Recorded information
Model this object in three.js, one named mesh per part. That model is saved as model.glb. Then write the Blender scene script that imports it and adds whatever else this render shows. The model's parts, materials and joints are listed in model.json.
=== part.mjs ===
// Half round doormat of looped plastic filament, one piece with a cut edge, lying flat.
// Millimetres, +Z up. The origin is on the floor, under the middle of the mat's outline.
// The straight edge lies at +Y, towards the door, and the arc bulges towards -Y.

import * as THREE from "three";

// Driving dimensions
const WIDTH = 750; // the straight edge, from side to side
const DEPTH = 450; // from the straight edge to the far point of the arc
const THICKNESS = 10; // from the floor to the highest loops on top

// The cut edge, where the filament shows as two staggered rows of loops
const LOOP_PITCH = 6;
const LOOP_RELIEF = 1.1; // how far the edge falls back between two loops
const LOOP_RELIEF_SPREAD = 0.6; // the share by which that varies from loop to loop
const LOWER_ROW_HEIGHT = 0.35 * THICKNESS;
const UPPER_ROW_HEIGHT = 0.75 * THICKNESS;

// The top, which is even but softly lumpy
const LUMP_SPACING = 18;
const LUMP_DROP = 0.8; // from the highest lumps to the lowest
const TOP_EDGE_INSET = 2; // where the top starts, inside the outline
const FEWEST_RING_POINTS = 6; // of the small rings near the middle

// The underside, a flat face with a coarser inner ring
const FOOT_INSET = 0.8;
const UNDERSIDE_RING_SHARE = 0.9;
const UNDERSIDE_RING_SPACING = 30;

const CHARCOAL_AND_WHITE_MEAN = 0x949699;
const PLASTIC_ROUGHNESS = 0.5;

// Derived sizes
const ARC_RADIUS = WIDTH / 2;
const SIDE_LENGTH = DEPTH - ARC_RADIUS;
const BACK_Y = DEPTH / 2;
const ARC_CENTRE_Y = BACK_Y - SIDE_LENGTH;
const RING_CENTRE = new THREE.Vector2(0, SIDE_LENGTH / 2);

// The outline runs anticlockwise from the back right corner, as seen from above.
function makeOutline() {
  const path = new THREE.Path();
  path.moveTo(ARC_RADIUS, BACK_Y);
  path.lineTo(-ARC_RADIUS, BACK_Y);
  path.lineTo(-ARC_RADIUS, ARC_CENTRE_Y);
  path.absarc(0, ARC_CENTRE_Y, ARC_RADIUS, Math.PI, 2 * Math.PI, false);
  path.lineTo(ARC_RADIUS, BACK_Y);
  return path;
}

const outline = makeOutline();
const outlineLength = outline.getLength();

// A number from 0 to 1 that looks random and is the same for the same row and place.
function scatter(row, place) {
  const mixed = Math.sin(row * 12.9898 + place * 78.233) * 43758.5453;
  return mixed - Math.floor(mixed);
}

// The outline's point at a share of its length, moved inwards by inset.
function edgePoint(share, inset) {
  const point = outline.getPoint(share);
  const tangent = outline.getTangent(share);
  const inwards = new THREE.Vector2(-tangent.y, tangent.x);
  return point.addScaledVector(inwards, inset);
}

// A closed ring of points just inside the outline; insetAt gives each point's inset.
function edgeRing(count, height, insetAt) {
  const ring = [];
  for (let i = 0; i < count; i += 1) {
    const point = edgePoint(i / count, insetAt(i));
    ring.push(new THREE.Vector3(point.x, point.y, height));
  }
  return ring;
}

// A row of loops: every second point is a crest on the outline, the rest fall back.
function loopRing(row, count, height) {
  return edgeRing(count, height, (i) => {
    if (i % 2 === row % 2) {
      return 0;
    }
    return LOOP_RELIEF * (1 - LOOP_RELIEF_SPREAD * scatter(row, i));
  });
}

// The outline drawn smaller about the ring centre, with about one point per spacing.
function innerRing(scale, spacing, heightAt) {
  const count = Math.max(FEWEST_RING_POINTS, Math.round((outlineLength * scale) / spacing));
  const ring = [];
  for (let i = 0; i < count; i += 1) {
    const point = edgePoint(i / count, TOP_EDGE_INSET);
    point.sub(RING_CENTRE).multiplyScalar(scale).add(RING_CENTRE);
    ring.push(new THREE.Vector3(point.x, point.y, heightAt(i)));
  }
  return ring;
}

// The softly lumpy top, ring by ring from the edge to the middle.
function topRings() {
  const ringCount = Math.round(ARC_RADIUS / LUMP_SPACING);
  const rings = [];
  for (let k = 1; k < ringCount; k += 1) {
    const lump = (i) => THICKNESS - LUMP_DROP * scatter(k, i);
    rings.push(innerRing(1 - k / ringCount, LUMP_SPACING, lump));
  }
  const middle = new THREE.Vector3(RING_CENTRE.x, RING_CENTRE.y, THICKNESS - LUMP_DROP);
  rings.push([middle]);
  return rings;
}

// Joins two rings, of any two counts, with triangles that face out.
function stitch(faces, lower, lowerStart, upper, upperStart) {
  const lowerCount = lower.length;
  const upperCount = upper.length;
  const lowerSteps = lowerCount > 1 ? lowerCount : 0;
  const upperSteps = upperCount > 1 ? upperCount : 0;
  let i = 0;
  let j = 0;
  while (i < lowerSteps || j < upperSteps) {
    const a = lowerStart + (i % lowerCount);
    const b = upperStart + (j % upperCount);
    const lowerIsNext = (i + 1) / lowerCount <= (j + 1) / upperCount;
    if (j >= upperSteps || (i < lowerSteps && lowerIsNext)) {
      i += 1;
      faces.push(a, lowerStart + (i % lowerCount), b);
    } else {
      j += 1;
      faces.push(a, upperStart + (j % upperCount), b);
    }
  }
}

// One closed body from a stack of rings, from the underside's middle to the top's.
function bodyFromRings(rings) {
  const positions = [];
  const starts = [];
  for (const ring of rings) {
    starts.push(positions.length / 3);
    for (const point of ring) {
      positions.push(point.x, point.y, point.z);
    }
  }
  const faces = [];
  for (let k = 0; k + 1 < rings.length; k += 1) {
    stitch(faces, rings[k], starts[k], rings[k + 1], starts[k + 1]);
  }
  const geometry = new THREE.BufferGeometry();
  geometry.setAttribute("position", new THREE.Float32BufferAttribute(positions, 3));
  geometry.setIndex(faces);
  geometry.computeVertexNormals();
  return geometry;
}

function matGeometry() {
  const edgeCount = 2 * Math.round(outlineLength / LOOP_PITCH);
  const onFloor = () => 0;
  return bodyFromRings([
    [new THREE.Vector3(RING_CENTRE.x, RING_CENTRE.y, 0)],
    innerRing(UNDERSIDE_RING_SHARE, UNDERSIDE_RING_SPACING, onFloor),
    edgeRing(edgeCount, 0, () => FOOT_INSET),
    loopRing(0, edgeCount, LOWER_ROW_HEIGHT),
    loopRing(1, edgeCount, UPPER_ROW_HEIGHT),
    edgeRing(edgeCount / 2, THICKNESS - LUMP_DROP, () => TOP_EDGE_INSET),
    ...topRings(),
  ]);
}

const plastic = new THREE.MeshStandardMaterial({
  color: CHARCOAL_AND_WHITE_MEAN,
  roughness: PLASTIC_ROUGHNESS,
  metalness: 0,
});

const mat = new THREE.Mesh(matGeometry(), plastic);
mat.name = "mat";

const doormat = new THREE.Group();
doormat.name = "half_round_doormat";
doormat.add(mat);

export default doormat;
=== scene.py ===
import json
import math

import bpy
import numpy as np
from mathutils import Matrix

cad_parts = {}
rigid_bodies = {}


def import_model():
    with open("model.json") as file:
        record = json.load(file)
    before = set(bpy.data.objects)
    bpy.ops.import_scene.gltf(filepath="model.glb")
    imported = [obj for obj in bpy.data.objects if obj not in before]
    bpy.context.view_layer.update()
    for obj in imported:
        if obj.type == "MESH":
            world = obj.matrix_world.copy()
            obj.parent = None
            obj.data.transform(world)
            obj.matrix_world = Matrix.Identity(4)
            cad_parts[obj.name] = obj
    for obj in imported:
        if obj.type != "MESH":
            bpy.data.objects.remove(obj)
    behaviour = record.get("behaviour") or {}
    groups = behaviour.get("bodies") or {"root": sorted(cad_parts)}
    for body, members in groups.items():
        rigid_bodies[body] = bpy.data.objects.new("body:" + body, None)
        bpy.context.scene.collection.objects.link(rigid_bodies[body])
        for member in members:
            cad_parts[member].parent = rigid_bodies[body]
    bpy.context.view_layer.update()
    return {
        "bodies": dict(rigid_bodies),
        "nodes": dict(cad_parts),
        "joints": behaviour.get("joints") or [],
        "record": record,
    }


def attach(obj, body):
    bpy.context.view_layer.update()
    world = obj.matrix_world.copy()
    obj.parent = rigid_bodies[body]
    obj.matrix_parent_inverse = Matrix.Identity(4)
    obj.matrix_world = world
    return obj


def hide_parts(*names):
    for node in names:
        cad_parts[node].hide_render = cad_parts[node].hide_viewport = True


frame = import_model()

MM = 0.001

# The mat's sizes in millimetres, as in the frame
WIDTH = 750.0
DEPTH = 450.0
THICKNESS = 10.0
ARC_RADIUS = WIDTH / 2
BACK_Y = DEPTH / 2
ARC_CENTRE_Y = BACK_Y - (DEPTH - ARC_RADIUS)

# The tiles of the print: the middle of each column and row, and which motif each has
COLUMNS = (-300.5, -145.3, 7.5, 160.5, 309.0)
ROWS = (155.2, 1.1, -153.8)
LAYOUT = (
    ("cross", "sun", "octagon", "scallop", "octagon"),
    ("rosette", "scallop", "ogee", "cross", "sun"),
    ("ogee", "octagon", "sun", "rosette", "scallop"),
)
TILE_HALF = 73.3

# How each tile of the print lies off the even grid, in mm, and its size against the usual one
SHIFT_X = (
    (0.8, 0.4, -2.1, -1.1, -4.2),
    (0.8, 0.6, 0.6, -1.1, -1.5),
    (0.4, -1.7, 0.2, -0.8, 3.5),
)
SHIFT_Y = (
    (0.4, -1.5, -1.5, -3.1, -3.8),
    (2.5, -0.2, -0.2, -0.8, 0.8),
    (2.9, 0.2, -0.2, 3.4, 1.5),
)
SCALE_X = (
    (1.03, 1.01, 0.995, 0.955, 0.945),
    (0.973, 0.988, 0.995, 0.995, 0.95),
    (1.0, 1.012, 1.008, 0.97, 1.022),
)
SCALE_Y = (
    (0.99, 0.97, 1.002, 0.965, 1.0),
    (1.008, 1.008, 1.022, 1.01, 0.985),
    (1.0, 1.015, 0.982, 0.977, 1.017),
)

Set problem
Transcribe precisely the lines between the one that contains "const plastic = new" and the one that contains "cad_parts[obj.name] = obj", counting those two lines as part of the range.

Output of the task
const plastic = new THREE.MeshStandardMaterial({
  color: CHARCOAL_AND_WHITE_MEAN,
  roughness: PLASTIC_ROUGHNESS,
  metalness: 0,
});

const mat = new THREE.Mesh(matGeometry(), plastic);
mat.name = "mat";

const doormat = new THREE.Group();
doormat.name = "half_round_doormat";
doormat.add(mat);

export default doormat;
=== scene.py ===
import json
import math

import bpy
import numpy as np
from mathutils import Matrix

cad_parts = {}
rigid_bodies = {}


def import_model():
    with open("model.json") as file:
        record = json.load(file)
    before = set(bpy.data.objects)
    bpy.ops.import_scene.gltf(filepath="model.glb")
    imported = [obj for obj in bpy.data.objects if obj not in before]
    bpy.context.view_layer.update()
    for obj in imported:
        if obj.type == "MESH":
            world = obj.matrix_world.copy()
            obj.parent = None
            obj.data.transform(world)
            obj.matrix_world = Matrix.Identity(4)
            cad_parts[obj.name] = obj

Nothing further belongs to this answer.